Revert "[ARM] pxa: remove now unnecessary dma_needs_bounce()"

Barry Song 21cnbao at gmail.com
Mon Mar 21 02:12:29 EDT 2011


Hi Eric/Fujita/Russell,
As i checked the "remove now unnecessary dma_needs_bounce()" patches
of Eric, I found you were all involved. Due to compiling error of
IXP4xx platforms, the patch was reverted by Russell in
http://ftp.arm.linux.org.uk/git/gitweb.cgi?p=linux-2.6-arm.git;a=commit;h=0485e18bc4112a3b548baa314c24bfbece4d156b

But I think Eric's patch made much sense. dma_needs_bounce() is very
ambiguous in the whole arm arch, if devices use dma_mask right,
map_single() will decide whether it needs DMA bounce by the following
logic:
        if (dev->dma_mask) {
                unsigned long mask = *dev->dma_mask;
                unsigned long limit;

                limit = (mask + 1) & ~mask;
                if (limit && size > limit) {
                        dev_err(dev, "DMA mapping too big (requested %#x "
                                "mask %#Lx)\n", size, *dev->dma_mask);
                        return ~0;
                }

                /*
                 * Figure out if we need to bounce from the DMA mask.
                 */
                needs_bounce = (dma_addr | (dma_addr + size - 1)) & ~mask;
        }

Basically, we don't need dma_needs_bounce() for all chips at all.
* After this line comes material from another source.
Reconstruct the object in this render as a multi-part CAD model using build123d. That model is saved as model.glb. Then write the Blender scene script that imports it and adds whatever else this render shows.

For
saa1111, it is needed only because a bug in the SoC.
For  assabet and pfs168 machines, it gave a workaound by self-defined
a dma_needs_bounce function.
return ((machine_is_assabet() || machine_is_pfs168()) &&
                (addr >= 0xc8000000 || (addr + size) >= 0xc8000000));

I think the right workaround for saa1111 should be setting dma_mask of
related devices to 0xc8000000 for the assabet and pfs168 machines but
not add a unnecessary APIs,  which will cause other SoCs need to
finish the function if they use dma bounce too.

Eric's path make much sense, we should delete the unnecessary
dma_needs_bounce() from the whole arm arch at all. If all related
people agree, we need another patch to fix it.